3) A crude unit filming inhibitor is usually an amine. Fixed in place due to deposition by solvent loss, it can react with the HCl in the vapor, forming an amine salt. Being a weak amine, this does not happen quickly as compared to the neutralizing amines in the system. Under normal operations, the small amount of filmer salt of HCl that forms remain mobile in a liquid form and is removed from the system with the rest of the filmer. But once immobilized as a precipitate, it can be, and has been shown to be, corrosive enough to corrode injection quills and even cause through-wall piping failures.
Neutralizers
The route to fouling caused by neutralizers is substantially different than that of corrosion inhibitors. We should ignore those cases caused by some refineries that attempt to use alkaline metal hydroxides, like NaOH, as their overhead neutralizer. Those cases do exist but are rare for obvious reasons.

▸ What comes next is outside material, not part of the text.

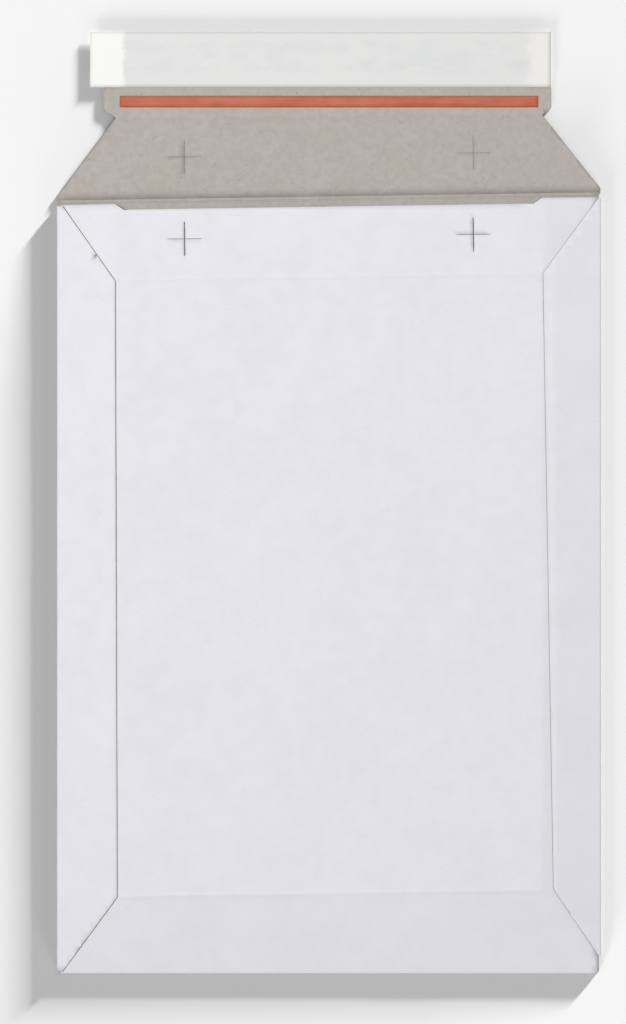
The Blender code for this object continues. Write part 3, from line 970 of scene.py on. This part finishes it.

Neutralizers themselves will not foul. They must be in a salted form to foul; however, even the salted amines rarely foul. Exceptions to this general rule are those that fall into the –diamine category such as ethylene diamine or some of the steam neutralizers currently in use. These form high melt-point, oil-insoluble salts that will accumulate on trays and draw pans and years ago were responsible for a rash of unplanned shutdowns of atmospheric distillation columns. In rare occasions, such as injection into vacuum columns, some of the solid salt formers such as morpholine have caused pluggage in towers, again forcing shutdowns. The larger fouling problem from neutralizers comes from the corrosivity of their chloride salts to most metals. This topic has been discussed extensively over recent years. Below is a brief summary.
•Amine and HCl salts can precipitate from the vapor upstream of the water dew point.

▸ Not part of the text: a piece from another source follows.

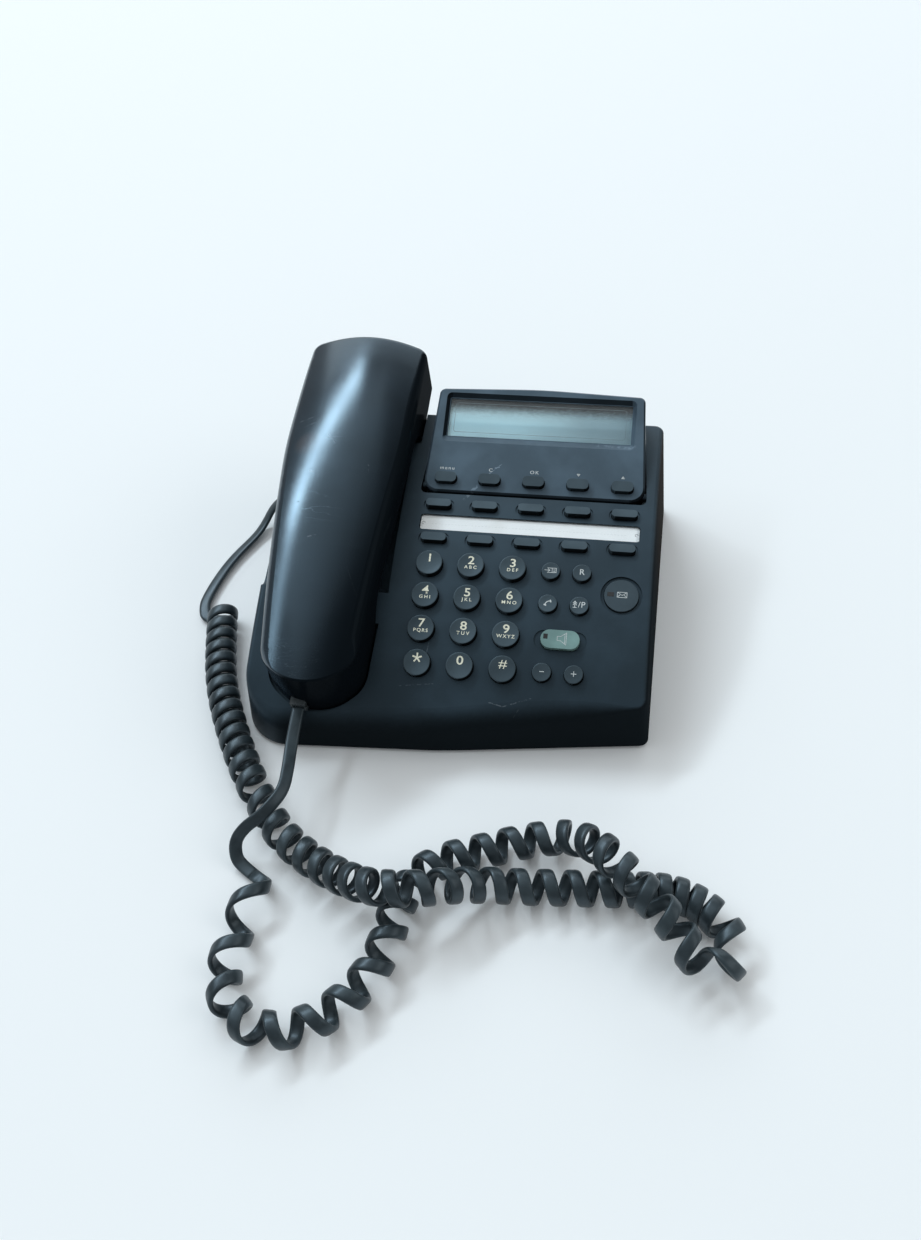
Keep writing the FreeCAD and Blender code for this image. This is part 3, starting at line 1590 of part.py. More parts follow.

•They precipitate onto cooler surfaces, wherein their hygroscopic nature makes the deposit wet and corrosive. As more salt accumulates, the environment becomes extremely corrosive.
•The process is the following: the salt forms, ionizes in small amounts of water forming H+ and Cl- that corrodes iron to FeCl2 releasing H2 and the amine. The FeCl2 then easily converts to a FeS precipitate, thereby releasing the HCl to cause more corrosion. •The pipe/tube gets thinner, and the deposit gets thicker, with the outer layer comprised of mostly FeS, and the lowest layer, against the metal, rich in FeCl2.
•Deposits can continue to grow until they plug off an exchanger. The deposits will almost always be reported as FexSy or its oxide. •What happens to the amine? With every mol of Cl reacted with FeCl2, a mol of amine is liberated to evaporate away.
The image below was taken of a corrosion probe in service where salting was prevalent, with the SEM settings set such that HCl fluoresces. The outer layer of the probe deposit has been partially fractured away. On the left side of the image, where the outer layer is missing, the chloride concentration is obvious. In an edge view of the fracture, just right of center, note the presence of chloride largely under the FeS layer, with some small amount seemingly embedded in the FeS at other locations.
Eric Thraen (Flint Hills Resources)
We have experienced crude tower fouling due to neutralizer salt deposition on two occasions. Both involved the direct injection of neutralizer into a crude tower return stream – top reflux or top pumparound. Neutralizer injection to control overhead corrosion in crude overhead condensing systems is less likely to cause this fouling in the crude tower but care must be taken to control the injection rate within limits so that excess neutralizer is not present in the top reflux stream. Good desalting and well-managed caustic injection limit the chlorides in the crude tower overhead which limits the neutralizer requirement in the overhead system.
Jim Johnson (Marathon Petroleum)
We have experienced pitting from under-salt corrosion in the crude unit overhead exchange in four of our refineries. The analyses of these deposits indicate that the pitting was from chloride salts associated with various amines, including those found in our corrosion treatment programs. The pitting and residual iron foulant has been concentrated in the top/outlet section of the bundle. Three of the systems utilize water wash while the fourth does not, with the foulant pattern being similar regardless. The chloride salts formed by either process amines or from the chemical program are not captured with the water and deposit toward the back of the exchanger above the process outlet. In these exchangers the bottom section has not shown any appreciable corrosion.
Paul Fearnside (Nalco Company)
The vast majority of crude tower OVHD deposition is maybe related to the neutralizer salt deposition temperature. This in turn is determined via the partial pressures of the salt in question. Controlling not only the amount of neutralizer injected, but also the number of chlorides and SOx acids is key to eliminating this. Good, consistent, desalter performance is a must. Caustic injection into the desalted crude must be maintained and monitored at all times to minimize the chlorides. If crude OVHD waters are used as a source of desalter wash water, then determining the number of neutralizers in this water is necessary to understanding the salting potential within the upper tower internal sections, from recycled neutralizers. Oxygen sources into the desalter wash water must be eliminated to minimize the amount of SOx acids present. Use of an ionics simulation model, such as NALCO’s Pathfinder®, routinely is necessary to understanding and maintaining established corrosion and fouling KPI’s.
Sam Lordo (Nalco Company)
The vast majority of crude tower OVHD corrosion caused by chemical additive program can be attributed primarily to the neutralizing agent (organic amine or ammonia) and their salts. Filming amine corrosion inhibitors are not known to be corrosive if applied properly. Neutralizer selection should be done taking in account overhead circuit configuration, metallurgy, operating parameters. Corrosion incidences from neutralizers are generally related to:
•Deposition of the neutralizer salt in the ovhd equipment upstream of the water formation
•Misapplication of the neutralizer, such as, injection without a dispersion medium
To minimize neutralizer salt corrosion the follow steps can be taken:
•Selection of the proper neutralizer is done using simulation programs such as Nalco’s PATHFINDER® program. This lets one select the neutralizer that provides the necessary protection without formation of harmful salts in areas of the circuit that is not adequately waterwashed.
•Use a good simulation program routinely (up to everyday) to minimizing overdosing the neutralizer.
•Minimize the number of acids, such as chlorides, organic acids, etc., by improving desalting and using caustic.